As for how long the investigation phase has taken, Wright said they have taken their time because they didn’t want to “jump the gun.”

“We didn’t want to go off half-cocked and rush out and do something that later on would come back to bite us,” he said. “We wanted to make sure we did a thorough investigation and exhausted all the leads possible. Unfortunately, that takes a little time. You have witnesses who were once here who are not here, you try to track them down to do your interviews, and so forth.”

Wright said he feels confident that the sheriff’s office has done the best investigation it can do in the case, and has done a thorough job. Asked what have been the biggest difficulties in solving the murder, Wright said: “The lack of actual witnesses and the lack of physical evidence.”
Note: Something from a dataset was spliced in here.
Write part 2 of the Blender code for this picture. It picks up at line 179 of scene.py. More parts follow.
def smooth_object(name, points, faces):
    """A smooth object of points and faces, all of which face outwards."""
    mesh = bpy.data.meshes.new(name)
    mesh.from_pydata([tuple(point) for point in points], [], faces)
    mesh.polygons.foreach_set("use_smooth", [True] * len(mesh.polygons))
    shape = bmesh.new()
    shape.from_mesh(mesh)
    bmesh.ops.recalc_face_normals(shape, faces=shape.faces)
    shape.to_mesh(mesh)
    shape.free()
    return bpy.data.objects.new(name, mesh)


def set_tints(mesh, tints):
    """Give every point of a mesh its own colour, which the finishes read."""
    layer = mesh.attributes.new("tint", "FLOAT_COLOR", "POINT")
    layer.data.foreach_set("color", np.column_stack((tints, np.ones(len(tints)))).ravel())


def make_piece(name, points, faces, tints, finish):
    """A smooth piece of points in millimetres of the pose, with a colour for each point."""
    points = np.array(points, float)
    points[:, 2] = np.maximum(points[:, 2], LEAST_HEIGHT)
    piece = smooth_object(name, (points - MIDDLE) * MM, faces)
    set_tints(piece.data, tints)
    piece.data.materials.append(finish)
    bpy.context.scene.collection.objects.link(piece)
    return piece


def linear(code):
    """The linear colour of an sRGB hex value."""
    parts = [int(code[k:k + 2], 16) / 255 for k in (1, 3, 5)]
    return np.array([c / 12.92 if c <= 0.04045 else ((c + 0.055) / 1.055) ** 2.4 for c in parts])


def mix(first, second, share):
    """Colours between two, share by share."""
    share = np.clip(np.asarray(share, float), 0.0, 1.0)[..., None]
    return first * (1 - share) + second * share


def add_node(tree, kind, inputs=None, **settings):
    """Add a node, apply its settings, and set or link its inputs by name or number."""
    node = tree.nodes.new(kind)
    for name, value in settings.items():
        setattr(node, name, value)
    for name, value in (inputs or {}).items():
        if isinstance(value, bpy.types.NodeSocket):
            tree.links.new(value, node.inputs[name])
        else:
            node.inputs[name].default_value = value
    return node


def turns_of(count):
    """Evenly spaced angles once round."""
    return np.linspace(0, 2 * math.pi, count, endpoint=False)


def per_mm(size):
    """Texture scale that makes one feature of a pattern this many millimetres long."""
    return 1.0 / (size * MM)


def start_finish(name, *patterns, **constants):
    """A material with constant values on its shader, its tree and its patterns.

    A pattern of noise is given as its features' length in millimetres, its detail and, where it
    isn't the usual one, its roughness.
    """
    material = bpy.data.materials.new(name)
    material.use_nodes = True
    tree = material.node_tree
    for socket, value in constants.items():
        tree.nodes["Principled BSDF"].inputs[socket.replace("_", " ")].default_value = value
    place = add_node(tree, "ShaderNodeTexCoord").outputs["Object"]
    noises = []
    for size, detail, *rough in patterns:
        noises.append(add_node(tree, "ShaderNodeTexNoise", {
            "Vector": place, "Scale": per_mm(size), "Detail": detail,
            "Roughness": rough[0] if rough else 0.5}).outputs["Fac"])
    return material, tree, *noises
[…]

Still, Wright is optimistic. “From my personal standpoint, I think there is enough there to move forward with a charge,” he said. “But then again, I look at it from the investigative side. I’m not in the position to have to actually prosecute it. In my years of doing this, I’ve walked over there with a case that I thought was a slam dunk, and it just fell to pieces. Conversely, I’ve walked over there with a case I didn’t feel very comfortable with at all and ended up getting a conviction on it. It’s hard to say, especially with a jury trial. You never know what 12 men and women are going to think.”

EDITOR’S NOTE: Just after press time for this story, we received a call from Garland County Prosecutor Steve Oliver. Oliver said he is in receipt of the investigative file in the case and is in the process of reviewing it. Asked if it looks like he has enough information to charge someone in the Natzke murder, Oliver said: “I haven’t decided yet, but we’re going to charge somebody, it looks like.” Oliver couldn’t say more, but encouraged the reporter to check back with him at two week intervals.

CORRECTION: a previous version of this story said that a week and a half after Natzke and Kevin Duck met, Duck moved into Natzke’s house. Doris Smith called to clarify that Duck actually moved into Natzke’s house around 10 days before she was murdered. The error was due to a confused transcription. We regret this error.